Data in this exercise:
- - - - -
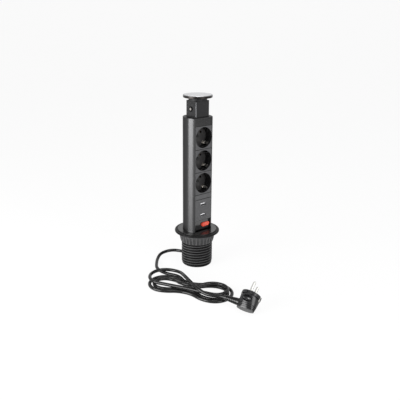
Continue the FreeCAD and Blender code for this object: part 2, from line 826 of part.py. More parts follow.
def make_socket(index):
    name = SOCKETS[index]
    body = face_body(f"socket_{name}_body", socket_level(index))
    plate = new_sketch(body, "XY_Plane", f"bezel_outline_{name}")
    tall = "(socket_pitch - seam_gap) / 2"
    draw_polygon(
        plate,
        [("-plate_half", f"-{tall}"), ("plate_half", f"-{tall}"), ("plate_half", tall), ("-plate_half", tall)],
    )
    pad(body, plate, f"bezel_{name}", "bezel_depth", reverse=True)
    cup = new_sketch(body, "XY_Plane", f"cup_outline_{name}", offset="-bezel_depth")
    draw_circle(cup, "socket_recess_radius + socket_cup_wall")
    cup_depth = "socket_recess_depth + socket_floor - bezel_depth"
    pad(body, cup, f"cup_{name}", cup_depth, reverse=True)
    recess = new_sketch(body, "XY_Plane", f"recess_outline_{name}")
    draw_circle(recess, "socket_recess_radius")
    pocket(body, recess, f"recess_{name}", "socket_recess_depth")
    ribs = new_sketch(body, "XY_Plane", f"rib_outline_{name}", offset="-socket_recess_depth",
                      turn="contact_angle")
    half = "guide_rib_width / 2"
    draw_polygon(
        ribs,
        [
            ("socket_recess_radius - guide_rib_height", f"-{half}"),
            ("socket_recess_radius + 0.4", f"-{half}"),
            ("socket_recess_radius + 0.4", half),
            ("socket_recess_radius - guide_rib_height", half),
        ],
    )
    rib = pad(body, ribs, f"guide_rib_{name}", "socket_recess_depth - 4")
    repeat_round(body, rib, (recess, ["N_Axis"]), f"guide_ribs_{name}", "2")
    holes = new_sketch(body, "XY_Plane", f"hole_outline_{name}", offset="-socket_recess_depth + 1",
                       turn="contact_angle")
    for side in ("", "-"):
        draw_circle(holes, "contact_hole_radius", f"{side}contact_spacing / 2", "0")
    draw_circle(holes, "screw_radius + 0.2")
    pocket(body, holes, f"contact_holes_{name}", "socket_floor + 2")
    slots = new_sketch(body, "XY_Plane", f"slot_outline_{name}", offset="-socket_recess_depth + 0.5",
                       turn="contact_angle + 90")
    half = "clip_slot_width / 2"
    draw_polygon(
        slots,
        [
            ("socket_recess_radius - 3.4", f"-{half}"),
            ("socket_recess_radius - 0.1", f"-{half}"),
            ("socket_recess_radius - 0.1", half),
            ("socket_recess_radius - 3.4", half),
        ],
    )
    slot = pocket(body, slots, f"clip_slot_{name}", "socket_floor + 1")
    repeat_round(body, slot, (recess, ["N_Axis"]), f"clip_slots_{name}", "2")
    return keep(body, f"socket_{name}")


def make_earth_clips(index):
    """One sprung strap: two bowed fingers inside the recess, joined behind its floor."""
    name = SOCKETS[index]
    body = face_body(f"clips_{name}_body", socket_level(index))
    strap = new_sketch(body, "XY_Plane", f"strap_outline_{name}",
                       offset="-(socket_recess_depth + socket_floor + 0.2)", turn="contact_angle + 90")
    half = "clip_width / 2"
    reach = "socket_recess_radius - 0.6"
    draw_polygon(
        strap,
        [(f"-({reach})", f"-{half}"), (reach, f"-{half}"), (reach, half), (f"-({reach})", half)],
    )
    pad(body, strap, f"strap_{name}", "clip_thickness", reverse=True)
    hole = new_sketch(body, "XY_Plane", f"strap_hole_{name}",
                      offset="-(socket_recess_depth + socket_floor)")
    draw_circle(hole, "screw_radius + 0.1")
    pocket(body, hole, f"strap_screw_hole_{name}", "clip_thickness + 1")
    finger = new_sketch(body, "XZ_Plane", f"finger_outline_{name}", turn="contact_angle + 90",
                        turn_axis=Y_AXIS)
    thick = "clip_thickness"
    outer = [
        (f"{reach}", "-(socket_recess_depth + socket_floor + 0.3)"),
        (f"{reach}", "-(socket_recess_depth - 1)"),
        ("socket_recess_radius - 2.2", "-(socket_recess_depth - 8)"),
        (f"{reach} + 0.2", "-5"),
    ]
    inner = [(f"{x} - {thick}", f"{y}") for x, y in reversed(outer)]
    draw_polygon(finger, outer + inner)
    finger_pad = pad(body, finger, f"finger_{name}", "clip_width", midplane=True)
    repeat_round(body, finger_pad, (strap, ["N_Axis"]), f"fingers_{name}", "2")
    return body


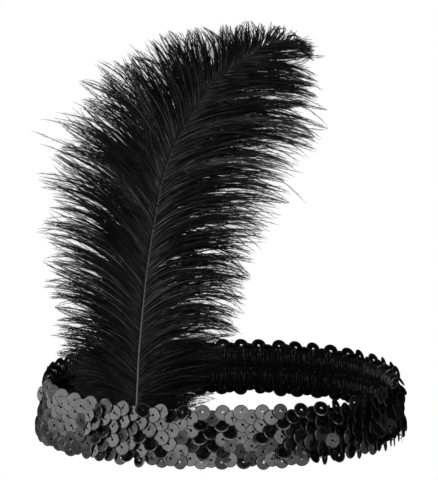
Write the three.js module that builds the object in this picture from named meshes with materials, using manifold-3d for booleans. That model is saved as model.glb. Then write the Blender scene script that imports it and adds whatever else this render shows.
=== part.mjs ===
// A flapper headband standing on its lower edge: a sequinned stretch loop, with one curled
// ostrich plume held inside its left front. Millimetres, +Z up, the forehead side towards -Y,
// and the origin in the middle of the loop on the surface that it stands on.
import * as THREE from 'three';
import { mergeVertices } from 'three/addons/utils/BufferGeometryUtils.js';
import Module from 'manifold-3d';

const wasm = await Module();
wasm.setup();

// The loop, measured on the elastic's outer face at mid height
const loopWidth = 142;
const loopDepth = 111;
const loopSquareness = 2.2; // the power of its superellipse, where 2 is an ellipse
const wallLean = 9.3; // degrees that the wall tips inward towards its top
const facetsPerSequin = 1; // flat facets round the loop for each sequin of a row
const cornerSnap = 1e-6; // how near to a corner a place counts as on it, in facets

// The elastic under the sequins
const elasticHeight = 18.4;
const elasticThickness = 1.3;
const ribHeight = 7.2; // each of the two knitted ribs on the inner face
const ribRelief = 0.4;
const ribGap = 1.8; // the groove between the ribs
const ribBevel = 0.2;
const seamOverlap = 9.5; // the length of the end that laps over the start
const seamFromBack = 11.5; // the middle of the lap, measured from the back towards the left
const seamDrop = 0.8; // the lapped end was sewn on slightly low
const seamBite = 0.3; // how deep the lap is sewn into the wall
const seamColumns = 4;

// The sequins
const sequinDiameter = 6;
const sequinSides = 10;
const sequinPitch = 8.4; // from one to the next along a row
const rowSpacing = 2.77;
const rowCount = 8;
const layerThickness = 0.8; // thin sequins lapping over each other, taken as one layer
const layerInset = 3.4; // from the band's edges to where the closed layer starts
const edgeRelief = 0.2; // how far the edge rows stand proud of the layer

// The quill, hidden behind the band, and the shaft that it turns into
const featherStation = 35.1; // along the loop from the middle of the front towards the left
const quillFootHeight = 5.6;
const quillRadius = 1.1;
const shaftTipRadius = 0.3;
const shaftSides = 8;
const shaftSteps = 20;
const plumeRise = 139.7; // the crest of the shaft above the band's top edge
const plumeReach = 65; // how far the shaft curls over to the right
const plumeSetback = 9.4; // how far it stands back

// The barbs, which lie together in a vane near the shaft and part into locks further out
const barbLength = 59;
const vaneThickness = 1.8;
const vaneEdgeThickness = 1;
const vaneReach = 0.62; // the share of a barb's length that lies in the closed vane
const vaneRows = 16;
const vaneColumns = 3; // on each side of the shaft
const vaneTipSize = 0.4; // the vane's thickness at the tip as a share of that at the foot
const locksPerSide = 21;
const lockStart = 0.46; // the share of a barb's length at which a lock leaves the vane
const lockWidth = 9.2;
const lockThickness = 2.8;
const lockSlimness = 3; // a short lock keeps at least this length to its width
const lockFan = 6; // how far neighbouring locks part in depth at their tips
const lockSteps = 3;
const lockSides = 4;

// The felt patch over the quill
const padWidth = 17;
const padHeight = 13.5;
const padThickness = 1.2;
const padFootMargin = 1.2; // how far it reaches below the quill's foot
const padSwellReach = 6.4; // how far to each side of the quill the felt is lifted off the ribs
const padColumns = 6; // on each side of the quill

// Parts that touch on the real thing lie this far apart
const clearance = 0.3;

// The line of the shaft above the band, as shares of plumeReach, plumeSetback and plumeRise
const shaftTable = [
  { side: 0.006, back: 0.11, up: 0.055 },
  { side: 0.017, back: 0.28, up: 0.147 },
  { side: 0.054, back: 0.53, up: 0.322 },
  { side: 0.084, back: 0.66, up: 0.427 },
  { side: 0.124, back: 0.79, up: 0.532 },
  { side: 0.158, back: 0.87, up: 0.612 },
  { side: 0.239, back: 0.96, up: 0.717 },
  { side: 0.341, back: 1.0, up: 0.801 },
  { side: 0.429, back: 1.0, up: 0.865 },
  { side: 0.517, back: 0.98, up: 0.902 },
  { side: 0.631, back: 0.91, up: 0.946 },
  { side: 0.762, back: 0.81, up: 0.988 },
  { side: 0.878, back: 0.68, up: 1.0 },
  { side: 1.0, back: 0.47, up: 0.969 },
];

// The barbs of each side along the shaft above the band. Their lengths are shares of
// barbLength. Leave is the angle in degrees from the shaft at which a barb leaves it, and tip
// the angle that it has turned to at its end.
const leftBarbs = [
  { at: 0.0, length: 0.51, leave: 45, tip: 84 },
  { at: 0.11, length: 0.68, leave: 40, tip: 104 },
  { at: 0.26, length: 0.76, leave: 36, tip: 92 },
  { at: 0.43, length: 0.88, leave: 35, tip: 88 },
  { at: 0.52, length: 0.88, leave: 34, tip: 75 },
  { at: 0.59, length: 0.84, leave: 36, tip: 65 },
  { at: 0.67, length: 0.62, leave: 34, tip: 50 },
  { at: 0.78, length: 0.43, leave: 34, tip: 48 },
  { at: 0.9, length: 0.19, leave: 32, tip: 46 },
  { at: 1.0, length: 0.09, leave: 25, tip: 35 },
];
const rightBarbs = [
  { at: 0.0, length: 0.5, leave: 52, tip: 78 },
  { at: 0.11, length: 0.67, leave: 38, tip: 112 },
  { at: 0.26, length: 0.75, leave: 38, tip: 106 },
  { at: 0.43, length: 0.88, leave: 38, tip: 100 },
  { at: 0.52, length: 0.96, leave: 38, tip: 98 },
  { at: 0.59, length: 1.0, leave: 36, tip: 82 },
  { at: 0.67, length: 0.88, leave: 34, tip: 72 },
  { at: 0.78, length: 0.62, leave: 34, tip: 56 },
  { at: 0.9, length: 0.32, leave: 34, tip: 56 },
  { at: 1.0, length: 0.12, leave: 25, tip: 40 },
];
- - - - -
Looking at the records above, work out how many lines include the string "with". Give the number and nothing else.

2